At the end of the service we crawled back through the window and raced down and ran through the parking lot – the distance between the front entrance and the exit at the top of the hill is farther than it looks, especially for an outta shape oldie, but I didn’t break a hip, Christmas Eve miracle.  But I wasn’t about to let you all leave without getting to see your faces at least a little closer and wish, and be wished, a merry Christmas.   
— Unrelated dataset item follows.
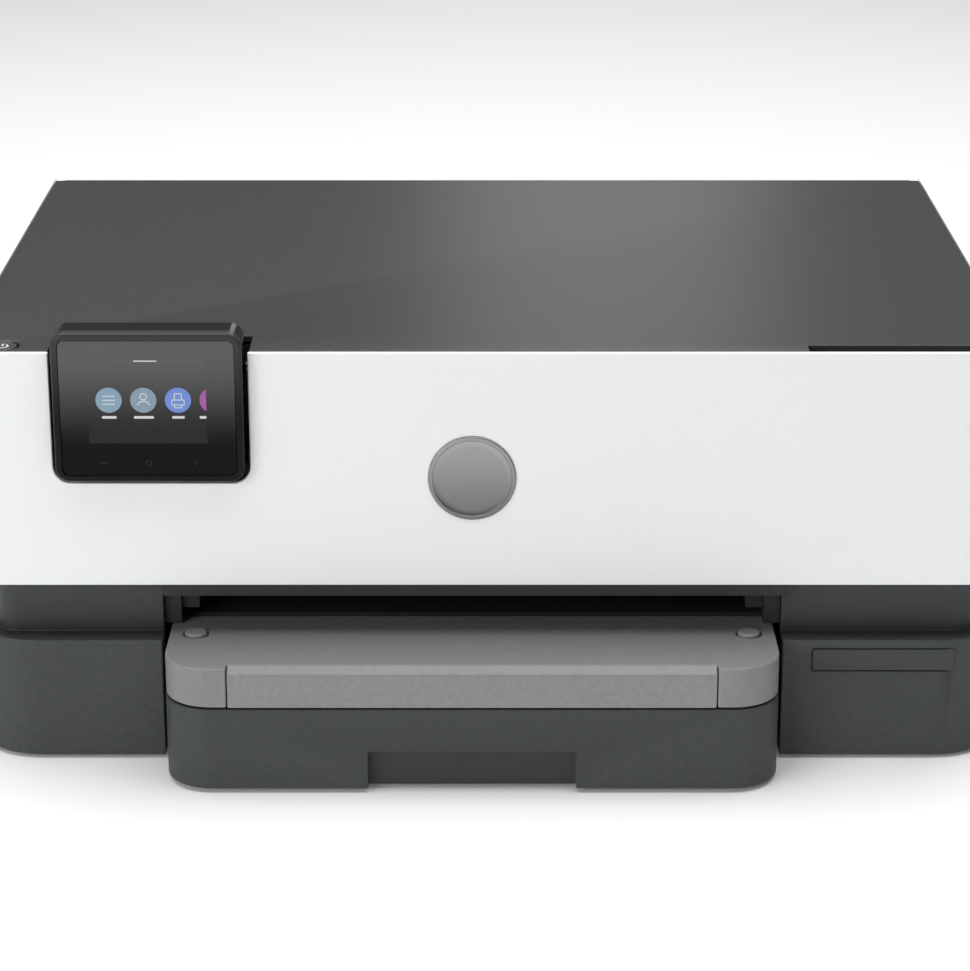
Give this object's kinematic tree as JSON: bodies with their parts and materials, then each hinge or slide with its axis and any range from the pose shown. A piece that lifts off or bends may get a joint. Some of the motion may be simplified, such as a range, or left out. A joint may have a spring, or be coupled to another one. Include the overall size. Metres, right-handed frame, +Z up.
{
  "type": "inkjet printer",
  "caption": "Low desktop inkjet printer with a dark top lid, a tilting front control panel, a white shell, a recessed dark base, and stacked paper trays that project from the front.",
  "frame": {"origin": "on the desk, under the middle of the printer's plan rectangle, trays closed", "axes": "+X to the viewer's right when facing the front, +Y from the front to the rear, +Z up"},
  "size_m": [0.439, 0.342, 0.19],
  "materials": {
    "base_housing": "fine grained moulding",
    "shell_cover": "satin white moulding",
    "rear_panel": "fine grained moulding",
    "top_frame": "fine grained moulding",
    "panel_pocket": "fine grained black moulding",
    "output_ramp": "fine grained black moulding",
    "bay_deck": "fine grained black moulding",
    "side_frames": "zinc plated sheet",
    "rear_beam": "zinc plated sheet",
    "guide_rod": "ground and plated",
    "platen": "fine grained black moulding",
    "encoder_strip": "clear film",
    "carriage_motor": "plated can",
    "feed_motor": "plated can",
    "drive_belt": "moulded belt",
    "main_board": "green solder mask",
    "power_supply": "moulded case",
    "power_inlet": "moulded socket",
    "service_station": "natural moulding",
    "waste_ink_pad": "felt",
    "rubber_feet": "soft rubber",
    "front_badge": "turned and clear coated",
    "name_plate": "plain label",
    "status_lights": "diffusing lens",
    "case_screws": "plated",
    "pinch_arms": "fine grained black moulding",
    "lid_panel": "satin moulding",
    "panel_housing": "gloss black",
    "panel_bezel": "gloss black",
    "touch_glass": "polished",
    "power_button": "satin",
    "tray_bin": "fine grained moulding",
    "tray_fascia": "fine grained moulding",
    "separation_pad": "cork rubber",
    "left_paper_guide": "satin moulding",
    "right_paper_guide": "satin moulding",
    "guide_pinion": "acetal",
    "length_guide": "satin moulding",
    "output_tray": "fine grained grey moulding",
    "tray_extender": "fine grained grey moulding",
    "left_release_button": "fine grained grey moulding",
    "right_release_button": "fine grained grey moulding",
    "carriage": "fine grained black moulding",
    "print_head": "moulded, steel nozzle plate",
    "black_cartridge": "moulded tank",
    "cyan_cartridge": "moulded tank",
    "magenta_cartridge": "moulded tank",
    "yellow_cartridge": "moulded tank",
    "motor_pulley": "acetal",
    "idler_pulley": "acetal",
    "feed_roller": "grit coated steel",
    "feed_gear": "acetal",
    "exit_roller": "moulded shaft, rubber tyres",
    "idler_gear": "acetal",
    "motor_pinion": "turned",
    "pinch_rollers": "ground rubber",
    "pickup_arm": "fine grained black moulding",
    "pickup_roller": "ribbed rubber",
    "rear_door": "fine grained moulding",
    "cap_sled": "moulded, rubber caps"
  },
  "bodies": {
    "chassis": {"base_housing": "base_housing", "shell_cover": "shell_cover", "rear_panel": "rear_panel", "top_frame": "top_frame", "panel_pocket": "panel_pocket", "output_ramp": "output_ramp", "bay_deck": "bay_deck", "side_frames": "side_frames", "rear_beam": "rear_beam", "guide_rod": "guide_rod", "platen": "platen", "encoder_strip": "encoder_strip", "carriage_motor": "carriage_motor", "feed_motor": "feed_motor", "drive_belt": "drive_belt", "main_board": "main_board", "power_supply": "power_supply", "power_inlet": "power_inlet", "service_station": "service_station", "waste_ink_pad": "waste_ink_pad", "rubber_feet": "rubber_feet", "front_badge": "front_badge", "name_plate": "name_plate", "status_lights": "status_lights", "case_screws": "case_screws", "pinch_arms": "pinch_arms"},
    "lid": {"lid_panel": "lid_panel"},
    "control_panel": {"panel_housing": "panel_housing", "panel_bezel": "panel_bezel", "touch_glass": "touch_glass"},
    "power_key": {"power_button": "power_button"},
    "input_tray": {"tray_bin": "tray_bin", "tray_fascia": "tray_fascia", "separation_pad": "separation_pad"},
    "left_guide": {"left_paper_guide": "left_paper_guide"},
    "right_guide": {"right_paper_guide": "right_paper_guide"},
    "pinion": {"guide_pinion": "guide_pinion"},
    "length_stop": {"length_guide": "length_guide"},
    "output_cover": {"output_tray": "output_tray"},
    "extender": {"tray_extender": "tray_extender"},
    "left_release": {"left_release_button": "left_release_button"},
    "right_release": {"right_release_button": "right_release_button"},
    "print_carriage": {"carriage": "carriage", "print_head": "print_head"},
    "black_ink": {"black_cartridge": "black_cartridge"},
    "cyan_ink": {"cyan_cartridge": "cyan_cartridge"},
    "magenta_ink": {"magenta_cartridge": "magenta_cartridge"},
    "yellow_ink": {"yellow_cartridge": "yellow_cartridge"},
    "drive_wheel": {"motor_pulley": "motor_pulley"},
    "idler_wheel": {"idler_pulley": "idler_pulley"},
    "feed_shaft": {"feed_roller": "feed_roller", "feed_gear": "feed_gear"},
    "exit_shaft": {"exit_roller": "exit_roller"},
    "gear_between": {"idler_gear": "idler_gear"},
    "feed_pinion": {"motor_pinion": "motor_pinion"},
    "pinch_shaft": {"pinch_rollers": "pinch_rollers"},
    "pickup_lever": {"pickup_arm": "pickup_arm"},
    "pickup_wheel": {"pickup_roller": "pickup_roller"},
    "back_door": {"rear_door": "rear_door"},
    "sled": {"cap_sled": "cap_sled"}
  },
  "joints": [
    {"name": "lid_hinge", "type": "hinge", "parent": "chassis", "child": "lid", "pos_m": [0, 0.164, 0.173], "axis": [-1, 0, 0], "range_deg": [0, 62]},
    {"name": "panel_tilt", "type": "hinge", "parent": "chassis", "child": "control_panel", "pos_m": [-0.1385, -0.128, 0.172], "axis": [-1, 0, 0], "range_deg": [0, 45]},
    {"name": "power_press", "type": "slide", "parent": "chassis", "child": "power_key", "axis": [0, 0, -1], "range_m": [0, 0.0012], "stiffness_N_per_m": 300, "springref_m": -0.0005},
    {"name": "input_tray_slide", "type": "slide", "parent": "chassis", "child": "input_tray", "axis": [0, -1, 0], "range_m": [0, 0.25]},
    {"name": "left_guide_slide", "type": "slide", "parent": "input_tray", "child": "left_guide", "axis": [1, 0, 0], "range_m": [0, 0.05]},
    {"name": "right_guide_slide", "type": "slide", "parent": "input_tray", "child": "right_guide", "axis": [-1, 0, 0], "range_m": [0, 0.05]},
    {"name": "guide_pinion_spin", "type": "hinge", "parent": "input_tray", "child": "pinion", "pos_m": [-0.0065, 0.022, 0.004], "axis": [0, 0, 1], "range_deg": [-360, 0]},
    {"name": "length_guide_slide", "type": "slide", "parent": "input_tray", "child": "length_stop", "axis": [0, 1, 0], "range_m": [0, 0.085]},
    {"name": "output_tray_slide", "type": "slide", "parent": "chassis", "child": "output_cover", "axis": [0, -1, 0], "range_m": [0, 0.05]},
    {"name": "extender_slide", "type": "slide", "parent": "output_cover", "child": "extender", "axis": [0, -1, 0], "range_m": [0, 0.09]},
    {"name": "left_release_press", "type": "slide", "parent": "output_cover", "child": "left_release", "axis": [0, 0, -1], "range_m": [0, 0.002], "stiffness_N_per_m": 300, "springref_m": -0.0005},
    {"name": "right_release_press", "type": "slide", "parent": "output_cover", "child": "right_release", "axis": [0, 0, -1], "range_m": [0, 0.002], "stiffness_N_per_m": 300, "springref_m": -0.0005},
    {"name": "carriage_slide", "type": "slide", "parent": "chassis", "child": "print_carriage", "axis": [1, 0, 0], "range_m": [-0.305, 0]},
    {"name": "black_cartridge_lift", "type": "slide", "parent": "print_carriage", "child": "black_ink", "axis": [0, 0, 1], "range_m": [0, 0.012]},
    {"name": "cyan_cartridge_lift", "type": "slide", "parent": "print_carriage", "child": "cyan_ink", "axis": [0, 0, 1], "range_m": [0, 0.012]},
    {"name": "magenta_cartridge_lift", "type": "slide", "parent": "print_carriage", "child": "magenta_ink", "axis": [0, 0, 1], "range_m": [0, 0.012]},
    {"name": "yellow_cartridge_lift", "type": "slide", "parent": "print_carriage", "child": "yellow_ink", "axis": [0, 0, 1], "range_m": [0, 0.012]},
    {"name": "motor_pulley_spin", "type": "hinge", "parent": "chassis", "child": "drive_wheel", "pos_m": [-0.183, 0.061, 0.13], "axis": [0, -1, 0], "continuous": true},
    {"name": "idler_pulley_spin", "type": "hinge", "parent": "chassis", "child": "idler_wheel", "pos_m": [0.1915, 0.061, 0.13], "axis": [0, -1, 0], "continuous": true},
    {"name": "feed_spin", "type": "hinge", "parent": "chassis", "child": "feed_shaft", "pos_m": [0, 0.034, 0.086], "axis": [1, 0, 0], "continuous": true},
    {"name": "idler_gear_spin", "type": "hinge", "parent": "chassis", "child": "gear_between", "pos_m": [-0.201, 0.003, 0.086], "axis": [1, 0, 0], "continuous": true},
    {"name": "exit_spin", "type": "hinge", "parent": "chassis", "child": "exit_shaft", "pos_m": [0, -0.028, 0.086], "axis": [1, 0, 0], "continuous": true},
    {"name": "feed_pinion_spin", "type": "hinge", "parent": "chassis", "child": "feed_pinion", "pos_m": [-0.201, 0.04668, 0.06216], "axis": [1, 0, 0], "continuous": true},
    {"name": "pinch_spin", "type": "hinge", "parent": "chassis", "child": "pinch_shaft", "pos_m": [-0.0065, 0.034, 0.0957], "axis": [1, 0, 0], "continuous": true},
    {"name": "pickup_swing", "type": "hinge", "parent": "chassis", "child": "pickup_lever", "pos_m": [-0.0065, 0.072, 0.062], "axis": [-1, 0, 0], "range_deg": [0, 35]},
    {"name": "pickup_spin", "type": "hinge", "parent": "pickup_lever", "child": "pickup_wheel", "pos_m": [-0.0065, 0.11434, 0.04403], "axis": [1, 0, 0], "continuous": true},
    {"name": "rear_door_hinge", "type": "hinge", "parent": "chassis", "child": "back_door", "pos_m": [-0.0065, 0.168, 0.061], "axis": [-1, 0, 0], "range_deg": [0, 85]},
    {"name": "cap_sled_drop", "type": "slide", "parent": "chassis", "child": "sled", "axis": [0, 0, -1], "range_m": [0, 0.004], "stiffness_N_per_m": 400, "springref_m": -0.003}
  ],
  "couplings": [
    {"joint": "right_guide_slide", "follows": "left_guide_slide", "ratio": 1},
    {"joint": "guide_pinion_spin", "follows": "left_guide_slide", "rad_per_m": -125},
    {"joint": "motor_pulley_spin", "follows": "carriage_slide", "rad_per_m": 142.86},
    {"joint": "idler_pulley_spin", "follows": "carriage_slide", "rad_per_m": 142.86},
    {"joint": "idler_gear_spin", "follows": "feed_spin", "ratio": -1.5833},
    {"joint": "exit_spin", "follows": "feed_spin", "ratio": 1},
    {"joint": "feed_pinion_spin", "follows": "feed_spin", "ratio": -2.375},
    {"joint": "pinch_spin", "follows": "feed_spin", "ratio": -1.7143}
  ]
}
* Video and photos below this post. 😉  — Webmaster

It comes to my mind as I’m doing no small amount of reflecting as we stand at the threshold of the holidays.  It is such a telling microcosm of who we are as a community of faith.  A) That we have and have always had a congregation and staff that is absolutely willing to think outside the box, color outside the lines, realize there is more than one way to get to a destination and it’s rarely if ever in a straight line.  B) When someone creative comes up with a “crazy” idea, there is a team full of people that, instead of saying that we’ve never done it that way before, instead takes turns saying this is how we can make that happen from beginning to end and have fun doing it, mostly.  It was cold.  And C) That we love to innovate and create and try new things in new ways and win, lose, or draw, we’re going to love our way into our best selves for God’s sake and our best understanding of God’s vision.

You realize those things are NOT going to change – who Grace is and has been from the ground of our beginnings.  There are these stories in each chapter and generation.  Stories of creativity and adaptability.  Stories of resilience and courage beyond what was imagined.  Some fussing and fighting along the way but a Spirit that would never let God’s people in this place give up or give in to a less than faith-filled future in times of stability and times of greatest risk.

The classroom with the window we crawled out of and onto the roof was the room in about 2006 when I was teaching confirmation and our students and mentors were jammed into it as the largest classroom we had but still wasn’t really large enough, that I finally heard a word.  On more than one Sunday afternoon of class I would come back to my office and sit breathing the air so deeply to settle my stomach.  That many people in that size of room with perhaps some hygiene challenges almost sent this farm-girl to the floor.  I can handle all kinds of dramatic sights, all kinds of dystopian sounds, can even touch things that make human beings cringe.  But smells, odors, less than pleasant wafts of that which overpowers the best anti-perspirant, brings me to the floor.  It was that very spring when a group of layfolks in the youth department came to me, again, and said we needed to expand our building.  So yes, the pastor who said she would never serve a church that wanted to build or expand physical space, agreed to start the process of information gathering and study to add our east wing because of questionable hygiene in a too-small classroom one random winter into spring into summer season of Confirmation.  Who says God doesn’t have a keen and sly sense of humour?!?

So many stories of God’s working in this place from 1858 through 2022.  Who are we to even begin to doubt God’s continued affirmation and work and nudging and urging and making clear, however it needs to be communicated, what God’s unimaginable and creative plan is for the years and generations ahead?  We don’t have to look very far to know what God has done over, and over, and over again and therefore will not cease to do as we live into and through this transition toward what and who comes next!

Please know entering into this next week of Thanksgiving how grateful I am for a God who sees beyond our limitation, a God who walks with us through every step of our journey, and a God who continues to put us in places where we can love each other into our best selves.  Being grateful for Grace is more than a minute, or even two, of grace for me especially this season and especially in this particular year.